__Source data__:
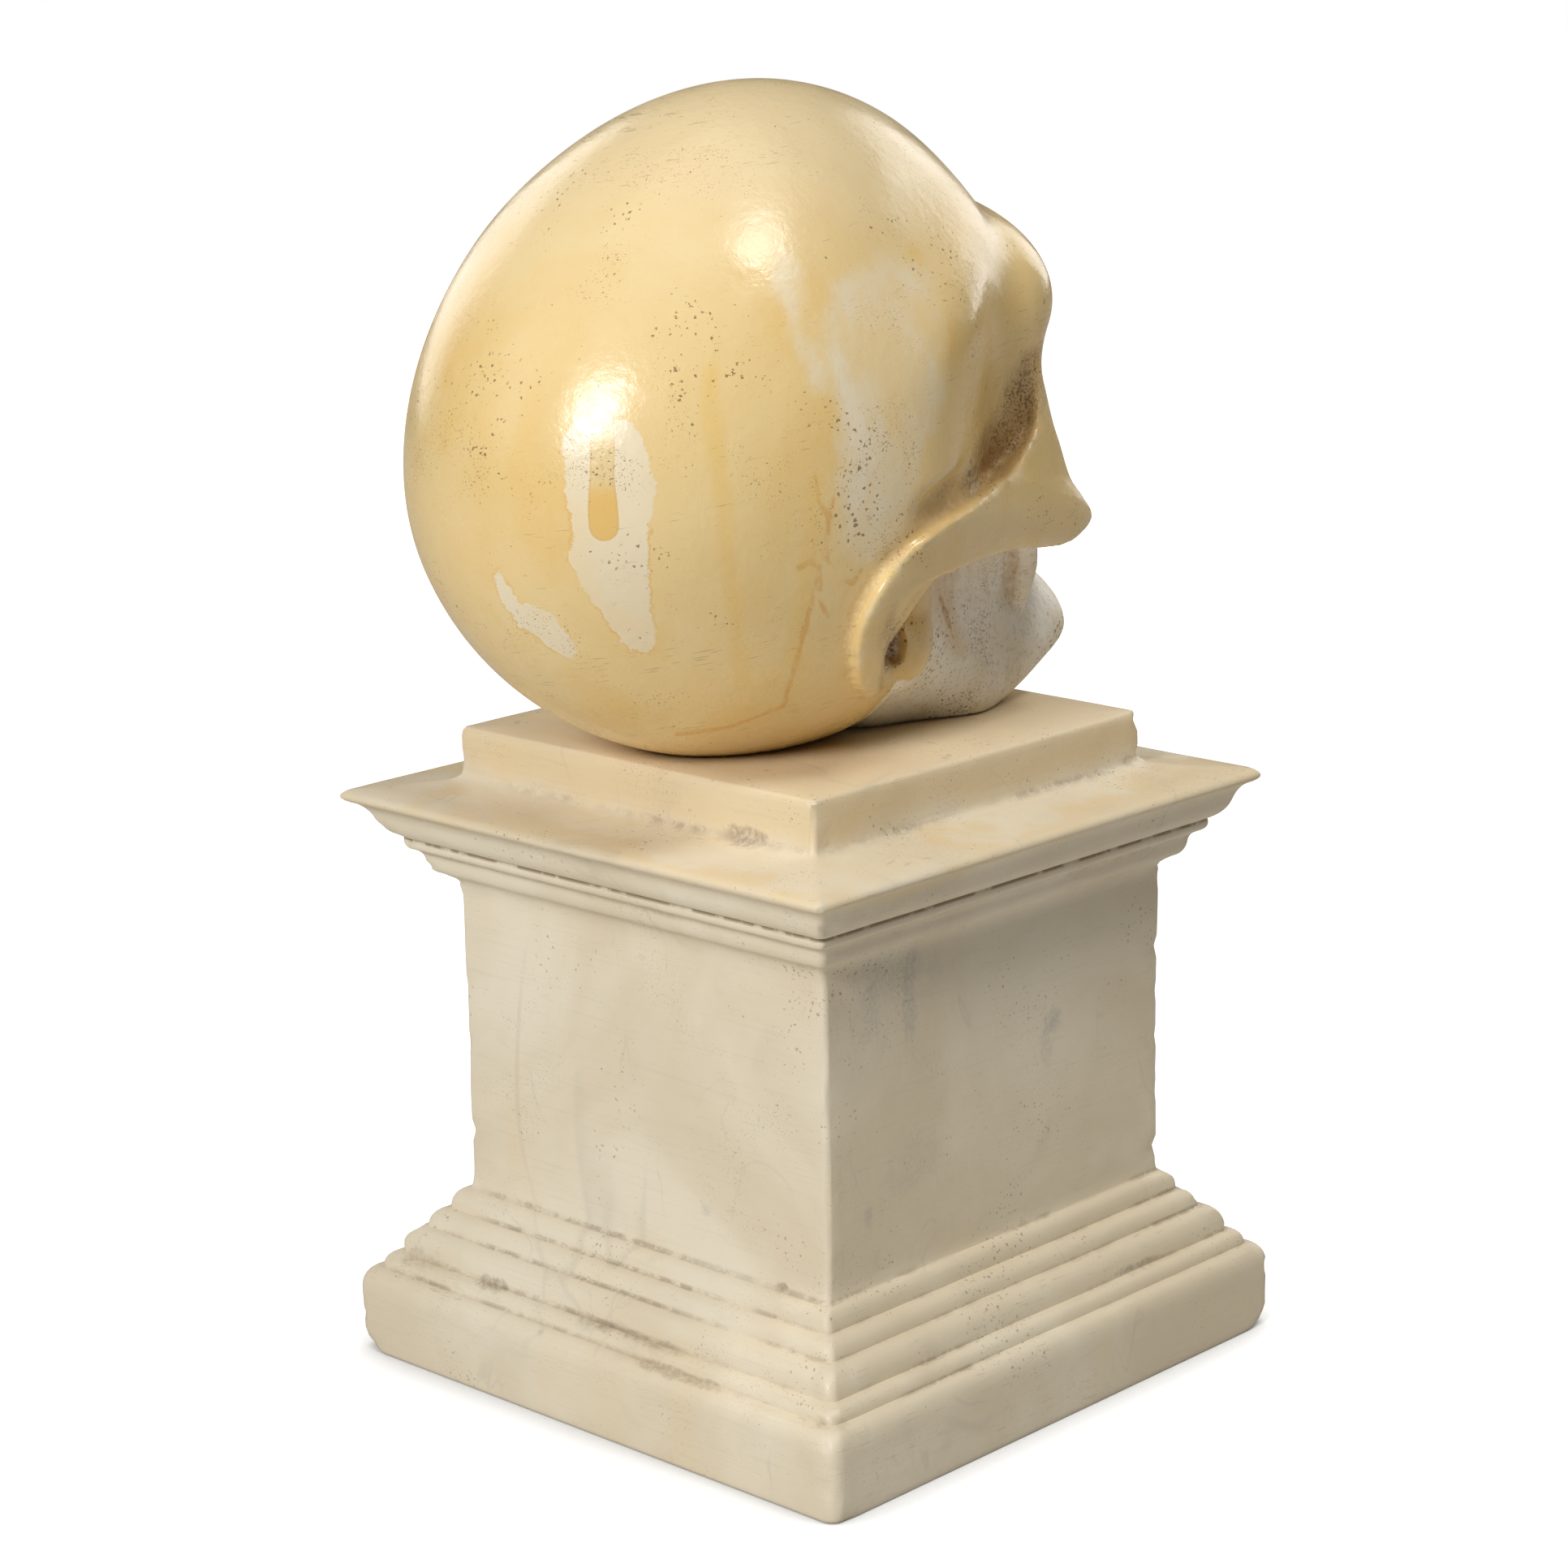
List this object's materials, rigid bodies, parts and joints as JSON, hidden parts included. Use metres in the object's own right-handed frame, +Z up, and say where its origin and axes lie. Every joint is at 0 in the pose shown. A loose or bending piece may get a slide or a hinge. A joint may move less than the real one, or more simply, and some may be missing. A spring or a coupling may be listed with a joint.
{
  "type": "skull sculpture",
  "caption": "Carved marble human skull without its lower jaw, tipped back to look up, resting on a square pedestal with a moulded base, plain shaft and stepped cornice.",
  "frame": {"origin": "centre of the pedestal's flat underside", "axes": "+Z up, the skull's face looks along -Y and up, +X is the skull's left"},
  "size_m": [0.1592, 0.1854, 0.3063],
  "materials": {
    "plinth_marble": "honed white marble, mellowed and a little soiled",
    "skull_marble": "polished marble with a honey-yellow wax patina, worn white in patches"
  },
  "bodies": {
    "root": {"plinth": "plinth_marble", "skull": "skull_marble"}
  },
  "joints": []
}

__Problem requirements__: Your task is to output all of the data above word for word.

__Output for this exercise__:
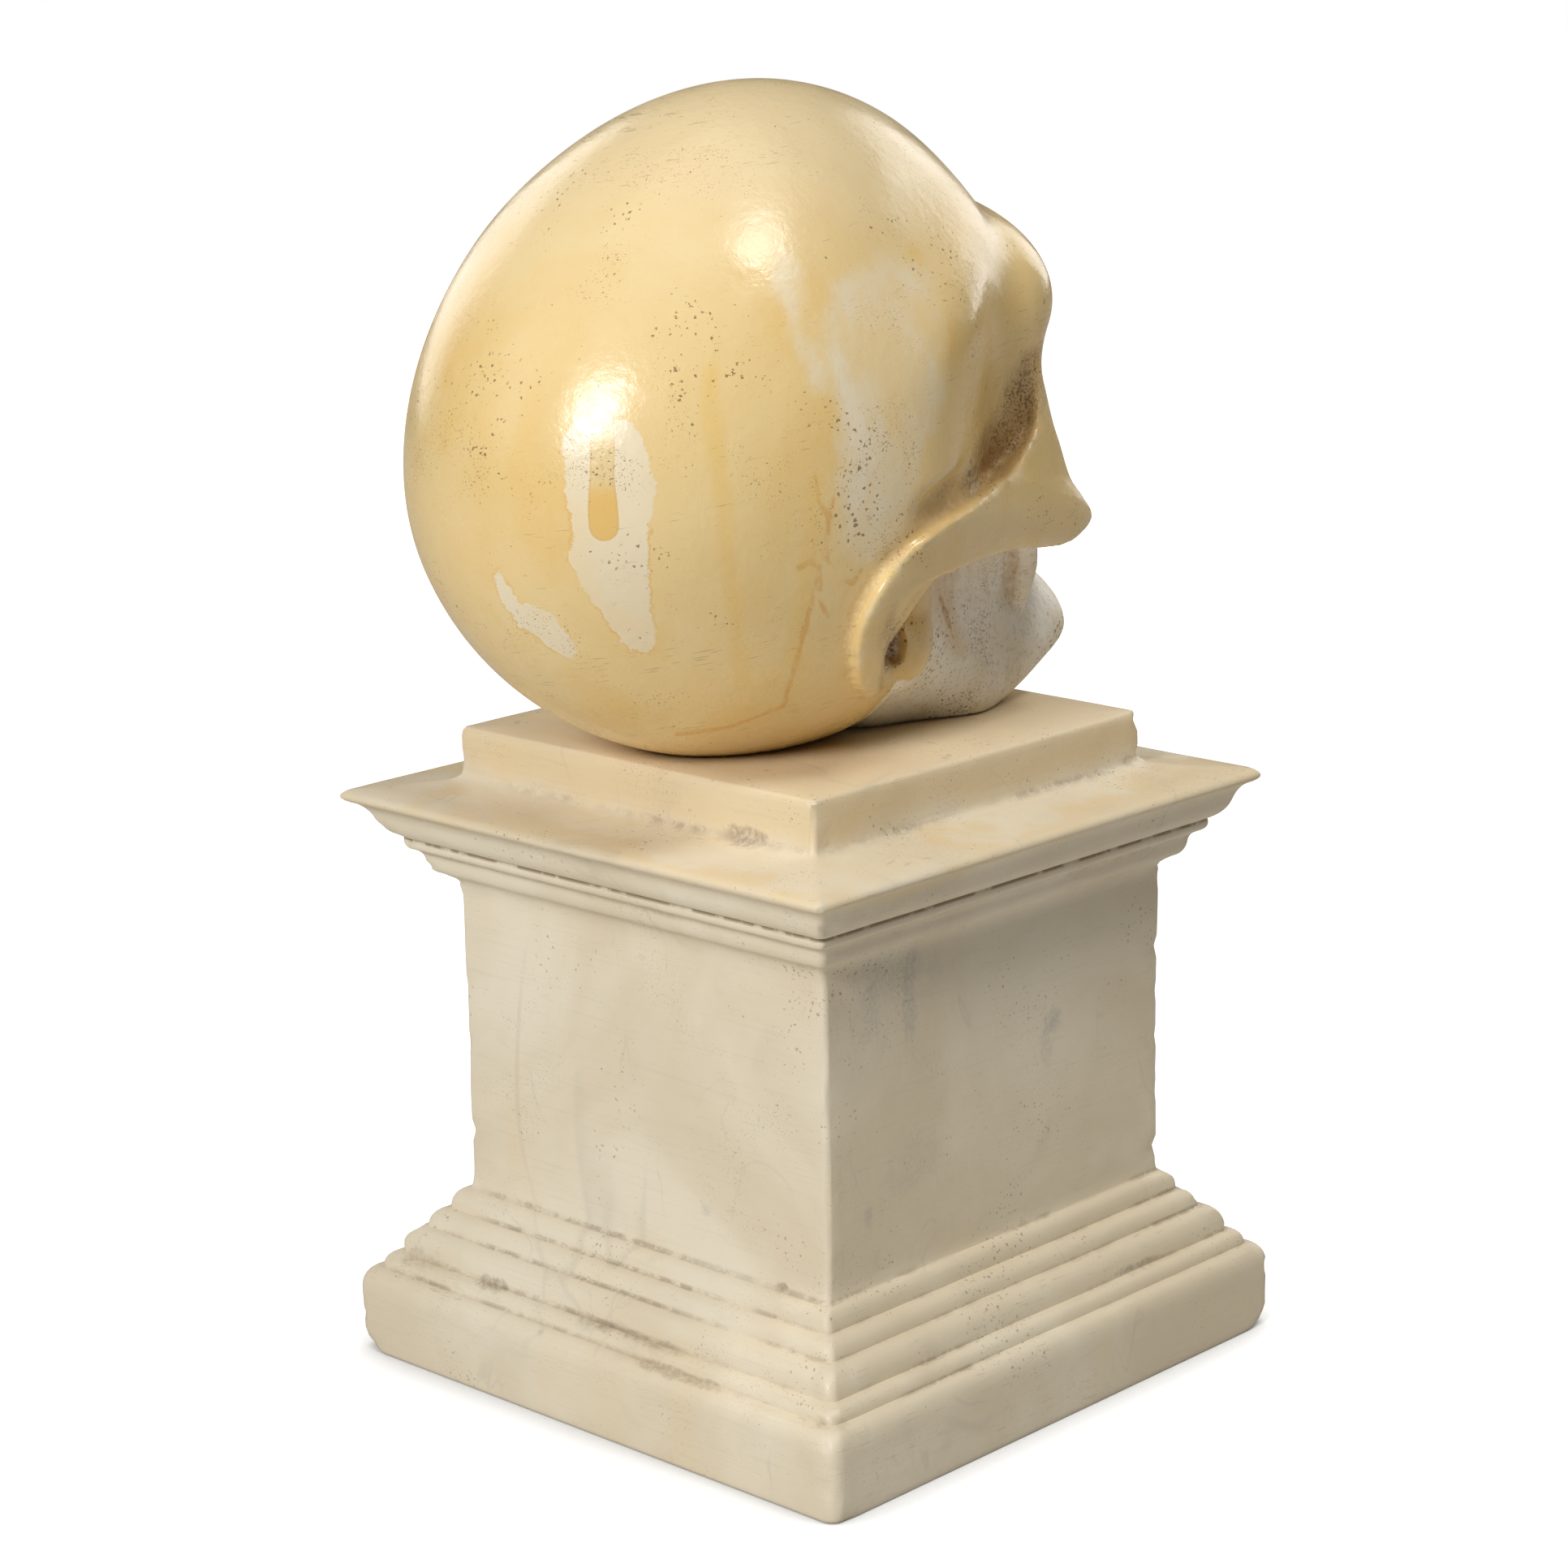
List this object's materials, rigid bodies, parts and joints as JSON, hidden parts included. Use metres in the object's own right-handed frame, +Z up, and say where its origin and axes lie. Every joint is at 0 in the pose shown. A loose or bending piece may get a slide or a hinge. A joint may move less than the real one, or more simply, and some may be missing. A spring or a coupling may be listed with a joint.
{
  "type": "skull sculpture",
  "caption": "Carved marble human skull without its lower jaw, tipped back to look up, resting on a square pedestal with a moulded base, plain shaft and stepped cornice.",
  "frame": {"origin": "centre of the pedestal's flat underside", "axes": "+Z up, the skull's face looks along -Y and up, +X is the skull's left"},
  "size_m": [0.1592, 0.1854, 0.3063],
  "materials": {
    "plinth_marble": "honed white marble, mellowed and a little soiled",
    "skull_marble": "polished marble with a honey-yellow wax patina, worn white in patches"
  },
  "bodies": {
    "root": {"plinth": "plinth_marble", "skull": "skull_marble"}
  },
  "joints": []
}